Pero si a ese país de las maravillas defendido por todos los amantes de la democracia burguesa (desde Uribe y su séquito de paracos, hasta Petro y Robledo, pasando por las López), se le quitan los velos de la dictadura del capital, queda en lo que es: el país de los horrores y las miserias, de la superexplotación salvaje y la opresión criminal, donde la legislación política y las leyes burguesas, por muy democráticas que las hagan aparecer, no hacen más que defender y protocolizar la voluntad y los intereses de las clases económicamente dominantes, como ahora se muestra claramente con la imposición de la Agenda Empresarial de los gremios.
Para los crédulos en los milagros y en las modernas y nuevas «maravillas» de la democracia burguesa, es pertinente citar las palabras de un hombre inteligente que se preocupó por develar los misterios de la sacrosanta democracia de los ricachones:
«La república democrática es la mejor envoltura política de que puede revestirse el capitalismo, y por lo tanto el capital, al dominar esta envoltura, que es la mejor de todas, cimenta su Poder de un modo tan seguro, tan firme, que ningún cambio de personas, ni de instituciones, ni de partidos, dentro de la república democrática burguesa, hace vacilar este Poder». (Lenin, en El Estado y la Revolución).
Por eso, contrariando la cháchara democratera de estos días y las salvas a sus nuevas instituciones, el proletariado revolucionario rechaza los sueños ilusorios de los adoradores de la falsa y mutilada democracia de los explotadores; no promete construir el país de las maravillas, pero sí proclama que la actual dictadura de los monopolios debe ser reemplazada por la dictadura del proletariado, que expropiará a los actuales expropiadores.
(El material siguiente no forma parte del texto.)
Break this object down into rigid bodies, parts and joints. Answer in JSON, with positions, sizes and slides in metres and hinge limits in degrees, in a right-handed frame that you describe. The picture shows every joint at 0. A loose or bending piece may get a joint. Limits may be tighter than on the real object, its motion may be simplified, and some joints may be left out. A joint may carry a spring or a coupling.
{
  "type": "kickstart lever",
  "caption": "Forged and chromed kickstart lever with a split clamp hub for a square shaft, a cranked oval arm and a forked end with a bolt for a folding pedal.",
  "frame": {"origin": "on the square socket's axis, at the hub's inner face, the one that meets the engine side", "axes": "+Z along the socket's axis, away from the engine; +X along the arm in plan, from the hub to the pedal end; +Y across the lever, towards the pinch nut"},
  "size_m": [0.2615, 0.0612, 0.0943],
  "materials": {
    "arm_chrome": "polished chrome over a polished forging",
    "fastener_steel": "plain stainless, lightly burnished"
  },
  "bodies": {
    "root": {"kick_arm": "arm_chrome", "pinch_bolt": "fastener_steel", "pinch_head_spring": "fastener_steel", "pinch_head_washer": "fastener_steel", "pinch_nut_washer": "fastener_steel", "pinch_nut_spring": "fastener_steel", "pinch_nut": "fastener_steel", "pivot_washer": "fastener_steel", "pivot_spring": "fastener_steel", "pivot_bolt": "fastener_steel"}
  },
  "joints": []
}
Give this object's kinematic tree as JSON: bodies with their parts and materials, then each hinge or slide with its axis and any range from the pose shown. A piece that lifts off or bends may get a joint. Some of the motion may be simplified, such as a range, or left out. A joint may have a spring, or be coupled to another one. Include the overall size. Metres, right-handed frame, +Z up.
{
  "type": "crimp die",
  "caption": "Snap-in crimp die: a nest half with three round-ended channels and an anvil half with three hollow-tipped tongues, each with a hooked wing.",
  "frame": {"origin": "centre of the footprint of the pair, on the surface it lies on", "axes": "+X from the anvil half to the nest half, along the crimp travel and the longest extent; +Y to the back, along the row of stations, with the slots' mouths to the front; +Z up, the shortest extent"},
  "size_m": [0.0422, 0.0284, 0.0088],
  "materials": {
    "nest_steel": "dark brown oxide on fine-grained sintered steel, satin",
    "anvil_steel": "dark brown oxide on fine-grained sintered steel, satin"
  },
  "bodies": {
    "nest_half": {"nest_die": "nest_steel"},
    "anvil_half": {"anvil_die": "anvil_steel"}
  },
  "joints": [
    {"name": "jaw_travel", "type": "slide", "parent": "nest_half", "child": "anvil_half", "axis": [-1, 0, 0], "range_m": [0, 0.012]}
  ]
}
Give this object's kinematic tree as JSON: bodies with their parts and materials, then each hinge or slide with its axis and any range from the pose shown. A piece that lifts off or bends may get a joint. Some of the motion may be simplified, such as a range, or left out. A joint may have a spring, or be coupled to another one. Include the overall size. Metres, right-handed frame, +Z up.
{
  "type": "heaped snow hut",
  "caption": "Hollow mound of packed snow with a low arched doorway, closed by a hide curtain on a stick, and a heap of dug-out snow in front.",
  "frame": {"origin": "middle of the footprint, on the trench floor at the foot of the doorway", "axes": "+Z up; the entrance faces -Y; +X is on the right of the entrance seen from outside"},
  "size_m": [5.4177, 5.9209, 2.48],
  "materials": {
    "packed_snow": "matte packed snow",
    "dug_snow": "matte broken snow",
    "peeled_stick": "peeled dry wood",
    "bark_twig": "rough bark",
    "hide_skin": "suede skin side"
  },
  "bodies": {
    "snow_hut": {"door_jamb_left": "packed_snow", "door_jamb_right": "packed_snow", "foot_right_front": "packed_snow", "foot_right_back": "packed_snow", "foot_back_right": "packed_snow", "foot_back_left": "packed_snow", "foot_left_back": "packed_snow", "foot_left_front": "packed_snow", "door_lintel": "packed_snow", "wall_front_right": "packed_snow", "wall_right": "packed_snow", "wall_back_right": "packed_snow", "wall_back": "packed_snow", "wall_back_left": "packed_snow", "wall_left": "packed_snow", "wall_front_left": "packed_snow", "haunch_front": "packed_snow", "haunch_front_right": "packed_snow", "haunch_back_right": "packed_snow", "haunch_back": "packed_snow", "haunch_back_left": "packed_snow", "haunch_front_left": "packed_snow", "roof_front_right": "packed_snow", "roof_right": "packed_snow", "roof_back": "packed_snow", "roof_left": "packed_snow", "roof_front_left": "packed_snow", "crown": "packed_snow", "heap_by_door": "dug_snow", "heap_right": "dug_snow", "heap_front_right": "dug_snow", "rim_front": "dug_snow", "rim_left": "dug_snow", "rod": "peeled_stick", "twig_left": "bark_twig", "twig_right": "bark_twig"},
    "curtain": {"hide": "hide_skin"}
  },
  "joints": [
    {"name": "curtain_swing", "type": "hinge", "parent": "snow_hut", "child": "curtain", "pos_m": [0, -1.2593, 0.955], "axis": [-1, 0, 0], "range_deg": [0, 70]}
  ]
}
Algo a lo cual los partidos oportunistas, falsos comunistas y falsos revolucionarios renunciaron, y por eso son patrocinados y aplaudidos por la burguesía, pues gracias a ellos su moribundo sistema con sus vetustas instituciones sigue en pie.
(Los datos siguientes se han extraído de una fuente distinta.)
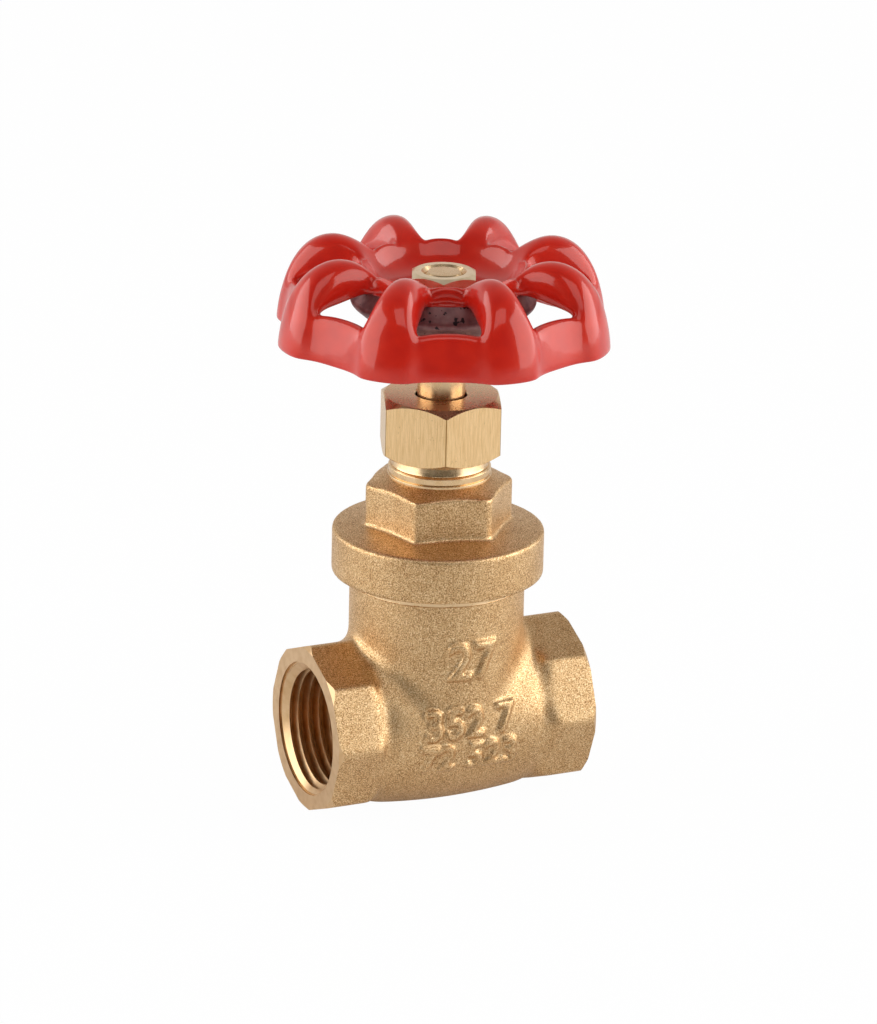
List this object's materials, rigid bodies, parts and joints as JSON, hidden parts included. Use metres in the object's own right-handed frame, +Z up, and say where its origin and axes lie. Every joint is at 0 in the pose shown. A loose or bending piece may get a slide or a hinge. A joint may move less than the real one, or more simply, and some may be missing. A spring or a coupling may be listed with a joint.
{
  "type": "gate valve",
  "caption": "Half-inch brass gate valve with octagon threaded ends, screwed bonnet, packing nut, non-rising stem and a red eight-lobed handwheel.",
  "frame": {"origin": "where the pipe line and the stem axis cross, in the middle of the body", "axes": "+X along the pipe line towards port b, +Z up along the stem to the handwheel, +Y completes a right-handed frame"},
  "size_m": [0.0548, 0.0548, 0.0923],
  "materials": {
    "cast_brass": "shot-blasted casting",
    "machined_brass": "turned, bright",
    "bar_brass": "drawn hexagon bar",
    "red_enamel": "gloss enamel on a casting",
    "packing": "PTFE",
    "gasket": "fibre"
  },
  "bodies": {
    "case": {"valve_body": "cast_brass", "bonnet": "cast_brass", "bonnet_gasket": "gasket", "gland_washer": "machined_brass", "packing_ring_lower": "packing", "packing_ring_middle": "packing", "packing_ring_upper": "packing", "gland_follower": "machined_brass", "packing_nut": "bar_brass"},
    "stem_wheel": {"stem": "machined_brass", "handwheel": "red_enamel", "wheel_nut": "machined_brass"},
    "gate": {"gate_wedge": "machined_brass"}
  },
  "joints": [
    {"name": "stem_turn", "type": "hinge", "parent": "case", "child": "stem_wheel", "pos_m": [0, 0, 0], "axis": [0, 0, 1], "range_deg": [0, 2610]},
    {"name": "gate_lift", "type": "slide", "parent": "case", "child": "gate", "axis": [0, 0, 1], "range_m": [0, 0.0145]}
  ],
  "couplings": [
    {"joint": "gate_lift", "follows": "stem_turn", "m_per_rad": 0.00031831}
  ]
}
Los comunistas reivindican la democracia plebeya de la mayoría trabajadora sobre la ínfima minoría que no quiera trabajar; defienden la democracia directa de los obreros y campesinos armados, con instituciones ejecutivas y legislativas al mismo tiempo, con funcionarios elegibles y removibles en cualquier momento y con salarios iguales al de cualquier obrero.
En una democracia así, construida desde abajo, con un gobierno barato y libre de burócratas corruptos, sobran los parlanchines del Congreso y todas las demás instituciones de la dictadura del capital. Tal será la democracia proletaria del nuevo Estado de los obreros y campesinos.